Perché ha similitudini con l'attualità. Ma oggi manca una narrazione che ne comprenda tutti gli aspetti. Abbiamo il romanzo giallo di intrattenimento seriale e la narrazione ‘tremendista' di Gomorra e simili, più di recente sostituita dall'epopea della Ferrante. Ma Russo era un giornalista che viveva con empatia i fatti della strada, la amava e sapeva vedere luce nel buio. Inventò due parole finite nel nostro vocabolario:
‘scugnizzi' e ‘macchietta'.
Il libro ha richiesto molto lavoro di documentazione?
Nella ricerca mi sono posto un vincolo: tutto quello che avrei fatto raccontare a Russo doveva essergli davvero accaduto e le narrazioni sugli eroi perdenti che vennero da tutto il mondo a combattere per i Borbone trovarsi nella sua disponibilità di lettore. Ho studiato e ricostruito anche le sue vicende private, come si fa per la creazione di un personaggio.
E per quanto riguarda lo stile?
Ho letto tutto ciò che ha scritto, una produzione vastissima e variegata di cui ho cercato i rivoli anche in emeroteca. Tra tante attività fu anche direttore della rivista ‘Vela latina', dove ospitò, intercettandoli per primo, i futuristi napoletani. Inoltre frequentava Gabriele D'Annunzio, negli anni in cui questi si cimentò con il dialetto scrivendo ‘A vucchella', canzone rimasta nel repertorio tradizionale.
Il libro napoletano dei morti' racconta un momento storico di passaggio: qual è il rapporto con ‘La pelle' di Malaparte?

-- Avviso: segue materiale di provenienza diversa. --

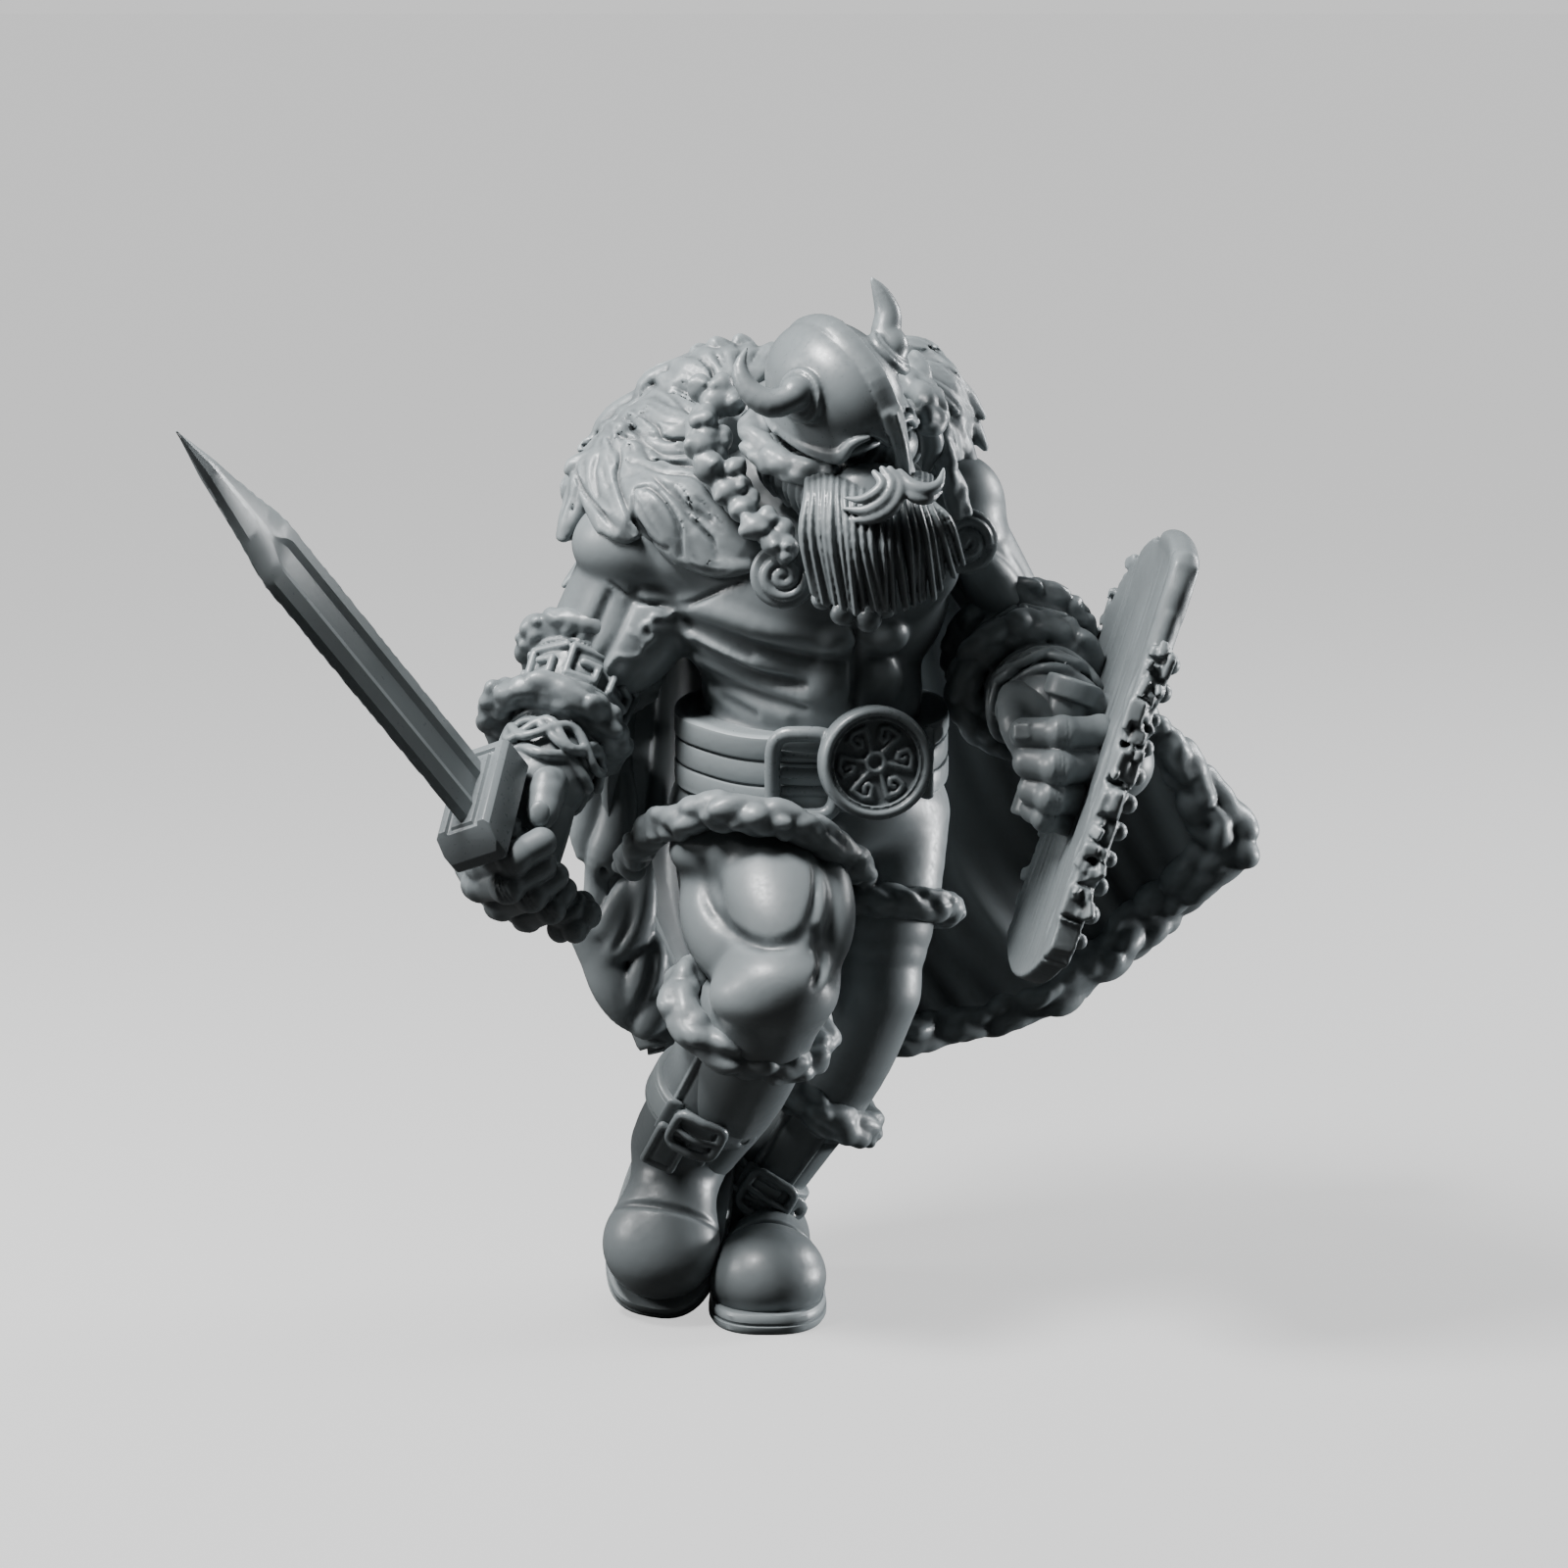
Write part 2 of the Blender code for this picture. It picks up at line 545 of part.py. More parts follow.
def shield_solid(centre, top, front):
    """The round board: whole along its top, and split off in steps along the grain at both sides."""
    rng = random.Random(7)
    outline = []
    for i in range(9):
        angle = math.radians(-30 + i * 8)
        outline.append((math.sin(angle) * SHIELD_RADIUS, math.cos(angle) * SHIELD_RADIUS))
    for side, share in ((1, 0.50), (-1, 0.60)):
        levels = [SHIELD_RADIUS * (0.74 - 0.17 * i) for i in range(10)][::side]
        for level in levels:
            reach = min(math.sqrt(1 - (level / SHIELD_RADIUS) ** 2), share) * SHIELD_RADIUS
            reach = side * reach * rng.uniform(0.9, 1.0)
            drop = rng.uniform(14, 17) * side
            outline.append((reach, level + drop))
            outline.append((reach + side * rng.uniform(4, 9), level - drop))
        if side > 0:
            outline.append((-10, -SHIELD_RADIUS * 0.98))
    return fill(outline, SHIELD_THICKNESS, turned(front.cross(top), front), centre)


def sole_solid(centre, forward, up, length):
    """A boot's sole: wider at the ball of the foot, with flat faces."""
    outline = []
    for i in range(28):
        angle = math.tau * i / 28
        along = math.copysign(abs(math.cos(angle)) ** 0.75, math.cos(angle))
        across = math.copysign(abs(math.sin(angle)) ** 0.75, math.sin(angle))
        width = SOLE_WIDTH / 2 * (0.88 + 0.12 * along)
        outline.append((across * width, along * length / 2))
    return fill(outline, SOLE_THICKNESS, turned(up, forward.cross(up)), centre + up * SOLE_THICKNESS / 2)


def belt_solid():
    """The broad belt, a raised band along each edge."""
    profile = ((40, 1.0), (34, 1.03), (22, 1.03), (18, 1.0), (-14, 1.0), (-18, 1.03), (-32, 1.03), (-38, 1.0))
    rings = []
    for height, size in profile:
        angles = [math.tau * i / 36 for i in range(36)]
        rings.append([(math.cos(a) * 137 * size, math.sin(a) * 112 * size, height) for a in angles])
    return stacked(rings, Matrix.Rotation(math.radians(8), 3, "X"), spot(28, 42, 12))


def buckle_solid():
    """The round buckle: a thick rim round a sunk face with a stud in the middle."""
    rings = []
    for height, radius in ((-26, 50), (4, 58), (13, 55), (13, 45), (6, 41), (6, 12), (14, 9)):
        angles = [math.tau * i / 24 for i in range(24)]
        rings.append([(math.cos(a) * radius, math.sin(a) * radius, height) for a in angles])
    return stacked(rings, turned(heading(0.22, -0.12, 1), UPWARD), spot(93, 22, -110))


def ground_solid():
    """A slab below the ground, to cut the feet flat."""
    slab = bmesh.new()
    bmesh.ops.create_cube(slab, size=1200, matrix=Matrix.Translation((0, 0, -600)))
    return slab


def held(shape, name):
    """The shape as an object that is joined to the figure, and isn't a piece by itself."""
    if shape.calc_volume(signed=True) < 0:
        bmesh.ops.reverse_faces(shape, faces=shape.faces)
    mesh = bpy.data.meshes.new(name)
    shape.to_mesh(mesh)
    shape.free()
    thing = bpy.data.objects.new(name, mesh)
    bpy.context.scene.collection.objects.link(thing)
    return thing


def merged(clay, name, voxel, triangles):
    """The clay's shapes as one skin, thinned to about so many triangles."""
    mesh = bpy.data.meshes.new(name)
    mesh.from_pydata(clay.points, [], clay.faces)
    thing = bpy.data.objects.new(name, mesh)
    bpy.context.scene.collection.objects.link(thing)
    skin = thing.modifiers.new("skin", "REMESH")
    skin.mode = "VOXEL"
    skin.voxel_size = voxel
    bake(thing)
    thin = thing.modifiers.new("thin", "DECIMATE")
    thin.ratio = triangles / (2 * len(thing.data.polygons))
    bake(thing)
    return thing


def combine(base, other, operation="UNION"):
    """Join the other shape to base, or cut base with it."""
    step = base.modifiers.new(other.name, "BOOLEAN")
    step.operation = operation
    step.solver = "MANIFOLD"
    step.object = other


def bake(figure):
    """Apply the figure's modifiers."""
    bpy.context.view_layer.update()
    solid = bpy.data.meshes.new_from_object(figure.evaluated_get(bpy.context.evaluated_depsgraph_get()))
    figure.modifiers.clear()
    figure.data = solid


def outer_skin(mesh):
    """Keep only the largest closed skin, which leaves no hollow inside the casting."""
    shape = bmesh.new()
    shape.from_mesh(mesh)
    left = set(shape.verts)
    skins = []
    while left:
        skin, edge = set(), [left.pop()]
        while edge:
            vert = edge.pop()
            skin.add(vert)
            near = {e.other_vert(vert) for e in vert.link_edges} & left
            left -= near
            edge.extend(near)
        skins.append(skin)
    largest = max(skins, key=len)
    bmesh.ops.delete(shape, geom=[v for v in shape.verts if v not in largest], context="VERTS")
    shape.to_mesh(mesh)
    shape.free()


def main():
    for thing in list(bpy.data.objects):
        bpy.data.objects.remove(thing)

    blade_tip = spot(-620, 360, -470)
    guard = spot(-308, -22, -175)
    blade_axis = (blade_tip - guard).normalized()
    width_axis = heading(0.144, 0.683, -0.72)
    width_axis = (width_axis - blade_axis * blade_axis.dot(width_axis)).normalized()
    pommel = guard - blade_axis * GRIP_LENGTH

    shield_top = heading(0.315, 0.949, 0)
    shield_front = heading(0.110, -0.035, 0.993)
    shield_out = shield_top.cross(shield_front)
    if shield_out.x < 0:
        shield_out = -shield_out
    shield_at = spot(323, 27, -140)
    handle = shield_at - shield_out * 48
    handle_top = handle + shield_top * 62
    handle_bottom = handle - shield_top * 100

    body, head, mantle, cape = Clay(), Clay(), Clay(), Clay()
    add_torso(body)
    add_sword_arm(body, guard, pommel)
    add_shield_arm(body, handle_top, handle_bottom)
    add_legs(body)
    for end in (handle_top - shield_top * 14, handle_bottom + shield_top * 14):
        limb(body, [end, end + shield_out * 44], [HANDLE_RADIUS * 0.8] * 2)
    ball(body, shield_at + shield_out * 14, (BOSS_RADIUS,) * 3)
    add_boot(body, Vector((0, 0, 0)), Vector((-2, 56, 84)), spot(38, -326, 70), AHEAD, LEVEL,
             [40, 39, 42, 46], (46, 48), seed=61)
    down = heading(-0.20, -0.86, 0.47)
    instep = heading(-0.05, 0.45, 0.88)
    instep = (instep - down * down.dot(instep)).normalized()
    right_sole = spot(-135, -543, -4) - down * SOLE_LENGTH * 0.45 + instep * 2
    right_ankle = right_sole - down * 50 + instep * 74
    add_boot(body, right_sole, right_ankle, spot(-36, -238, -106), down, instep,
             [50, 49, 52, 56], (76, 62), seed=62)
    add_head(head, spot(60, 405, -195))
    add_mantle(mantle)
    add_cape(cape)

    figure = merged(body, "viking_figure", BODY_VOXEL, BODY_TRIANGLES)
    combine(figure, merged(cape, "cape", CAPE_VOXEL, CAPE_TRIANGLES))
    combine(figure, merged(mantle, "mantle", MANTLE_VOXEL, MANTLE_TRIANGLES))
    combine(figure, merged(head, "head", HEAD_VOXEL, HEAD_TRIANGLES))
    combine(figure, held(blade_solid(guard, blade_tip, width_axis), "blade"))
    combine(figure, held(guard_solid(guard, blade_axis, width_axis), "guard"))
    combine(figure, held(shield_solid(shield_at, shield_top, shield_front), "board"))
    combine(figure, held(sole_solid(Vector((0, 0, 0)), AHEAD, LEVEL, SOLE_LENGTH), "left_sole"))
    combine(figure, held(sole_solid(right_sole, down, instep, SOLE_LENGTH * 0.92), "right_sole"))
    combine(figure, held(belt_solid(), "belt"))
    combine(figure, held(buckle_solid(), "buckle"))
    combine(figure, held(ground_solid(), "ground"), "DIFFERENCE")
    bake(figure)
    outer_skin(figure.data)
    figure.data.transform(Matrix.Scale(STEP, 4))
    for thing in list(bpy.data.objects):
        if thing is not figure:
            bpy.data.objects.remove(thing)

    resin = bpy.data.materials.new("grey_resin")
    resin.use_nodes = True
    shader = resin.node_tree.nodes["Principled BSDF"]
    shader.inputs["Base Color"].default_value = RESIN_GREY
    shader.inputs["Roughness"].default_value = 0.42
    shader.inputs["Metallic"].default_value = 0.0
    figure.data.materials.clear()
    figure.data.materials.append(resin)


main()
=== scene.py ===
"""The viking miniature, dressed: a charging warrior cast in one piece of grey resin.

Lengths are in steps, LAYOUT_STEPS of them to the figure's height, and points are mostly given as the
front view shows them: so many steps across, up, and behind the hips. +Y is the figure's back.
"""
import math
import random

import bmesh
import bpy
import numpy as np
from mathutils import Matrix, Vector


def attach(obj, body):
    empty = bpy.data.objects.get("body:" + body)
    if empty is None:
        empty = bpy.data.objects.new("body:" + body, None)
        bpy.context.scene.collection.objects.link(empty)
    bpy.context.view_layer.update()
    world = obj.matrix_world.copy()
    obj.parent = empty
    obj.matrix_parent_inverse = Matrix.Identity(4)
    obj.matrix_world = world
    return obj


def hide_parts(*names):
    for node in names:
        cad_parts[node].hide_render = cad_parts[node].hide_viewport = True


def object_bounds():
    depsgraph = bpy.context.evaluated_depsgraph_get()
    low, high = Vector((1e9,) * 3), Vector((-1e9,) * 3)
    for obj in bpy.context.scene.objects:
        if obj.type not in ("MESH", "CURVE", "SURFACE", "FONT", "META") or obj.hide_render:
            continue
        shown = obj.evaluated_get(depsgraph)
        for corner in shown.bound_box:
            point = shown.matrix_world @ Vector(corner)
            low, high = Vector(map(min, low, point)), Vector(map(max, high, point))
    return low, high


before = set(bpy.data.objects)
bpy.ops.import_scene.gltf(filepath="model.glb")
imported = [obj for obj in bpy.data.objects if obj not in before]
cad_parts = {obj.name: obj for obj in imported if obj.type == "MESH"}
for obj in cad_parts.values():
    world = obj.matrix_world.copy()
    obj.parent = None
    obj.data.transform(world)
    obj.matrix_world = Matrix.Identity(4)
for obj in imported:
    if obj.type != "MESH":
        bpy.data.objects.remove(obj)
cad_box = [list(corner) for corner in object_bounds()]

# The bare body: chest, stomach, shoulders and upper arms, cast as one skin. Its muscles are lumps of
# putty that melt into each other, and the veins and folds are pressed on and into the finished skin.

LAYOUT_STEPS = 1056
STEP = (cad_box[1][2] - cad_box[0][2]) / LAYOUT_STEPS
FRONT_TILT = math.radians(10)
FRONT_DISTANCE = 4500
SOLE_LENGTH = 252
FAR = 60.0

ACROSS = np.array((1.0, 0.0, 0.0))
AWAY = np.array((0.0, math.cos(FRONT_TILT), -math.sin(FRONT_TILT)))
UPWARD = np.array((0.0, math.sin(FRONT_TILT), math.cos(FRONT_TILT)))
LEVEL = np.array((0.0, 0.0, 1.0))
AHEAD = np.array((0.0, -1.0, 0.0))


def unit(vector):
    return vector / np.linalg.norm(vector)


def seen(across, up, behind):
    """The point that the front view shows there, at that depth, measured from the hips."""
    growth = 1 + behind / FRONT_DISTANCE
    return ACROSS * across * growth + UPWARD * up * growth + AWAY * behind


# The middle of the planted sole, which is the figure's origin, from the hips
SOLE_CENTRE = seen(-10, -563, -70) + np.array((-7, SOLE_LENGTH / 2, 0))


def spot(across, up, behind):
    """A point of the front view, from the figure's own origin."""
    return seen(across, up, behind) - SOLE_CENTRE


def spots(*points):
    return [spot(*point) for point in points]


def heading(across, up, towards):
    """A direction of the front view."""
    return unit(ACROSS * across + UPWARD * up - AWAY * towards)


def axes_of(axis, facing):
    """Three directions at right angles: near facing, to its side, and along the axis."""
    z = unit(axis)
    x = facing - z * z.dot(facing)
    if np.linalg.norm(x) < 1e-6:
        x = np.cross(z, (0.3, 0.5, 0.8))
    x = unit(x)
    return np.array((x, np.cross(z, x), z))


def curve_at(points, share):
    """The point at this share of a smooth curve through the points. They may be vectors or numbers."""
    last = len(points) - 1
    place = min(max(share, 0.0), 1.0) * last
    i = min(int(place), last - 1)
    t = place - i
    p1, p2 = points[i], points[i + 1]
    p0 = points[i - 1] if i else p1 * 2 - p2
    p3 = points[i + 2] if i + 2 <= last else p2 * 2 - p1
    bend = (p0 * 2 - p1 * 5 + p2 * 4 - p3) * t**2 + (p1 * 3 - p0 - p2 * 3 + p3) * t**3
    return (p1 * 2 + (p2 - p0) * t + bend) * 0.5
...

Premesso che le nottate napoletane sono cicliche, quello di Malaparte è un libro compiaciuto nel descrivere l'orrore, che si riannoda a quelli di chi oggi racconta la Napoli della malavita restituendo un'immagine solamente dark della città. Ma ripeto: dal punto di vista letterario, attualmente il racconto è incompleto. Mentre il cinema, con autori come Martone e Sorrentino, riesce ad avere un più ampio respiro anche attingendo ai libri, la narrativa di Napoli procede a settori: autofiction, giallo, storie d'amicizia al femminile.
Perché proporre adesso la riedizione di un romanzo del 2012?
Ho dato ascolto a quanti in questi anni hanno definito il mio libro ‘di culto'. Non torna in libreria con Mondadori perché oggi la grande editoria è in crisi di visione. Meglio una sigla storica di Napoli come Colonnese, che ha grande cura di un catalogo che vanta nomi come quello di Roberto De Simone. Da sempre certi i libri si immergono e poi riemergono; pensiamo al caso di ‘Malacqua', che negli anni '70 fu vittima dei pregiudizi politici legati alla testata per cui scriveva il suo autore, Nicola Pugliese. Sul romanzo cadde dapprima il silenzio, poi ricominciò a circolare in fotocopia restando clandestino per decenni, finché Pironti lo ripubblicò nel 2013 ed infine Bompiani gli diede ancora nuova vita nel 2022, con una mia introduzione.
Cosa si aspetta per il suo testo?
So che non è un'opera facile, me l'ha detto l'altro giorno una libraia, perché purtroppo anche il lettore medio è in crisi, così come l'autore medio e lo stesso sistema editoriale. Ormai i cataloghi sembrano un casting del burlesque: prima del libro si guarda al personaggio e se questo non ricorre a qualche tatuaggio strano, vero o metaforico, per darsi una statura, rischia di venire deprezzato. Una volta contava solo il valore letterario: Ungaretti, Montale o Pugliese non avevano altro segno distintivo che quello di essere degli autori. Il mio romanzo racconta un'epoca in cui la gente non si piangeva addosso come la Finta Tartaruga de ‘Le avventure di Alice nel Paese delle Meraviglie', ma lo faceva per ragioni che davvero richiedevano lacrime. Racconta di eroi che combatterono per i Borbone pur sapendo che avevano già perso. Vuole rendere l'onore delle armi a un mondo che non c'è più.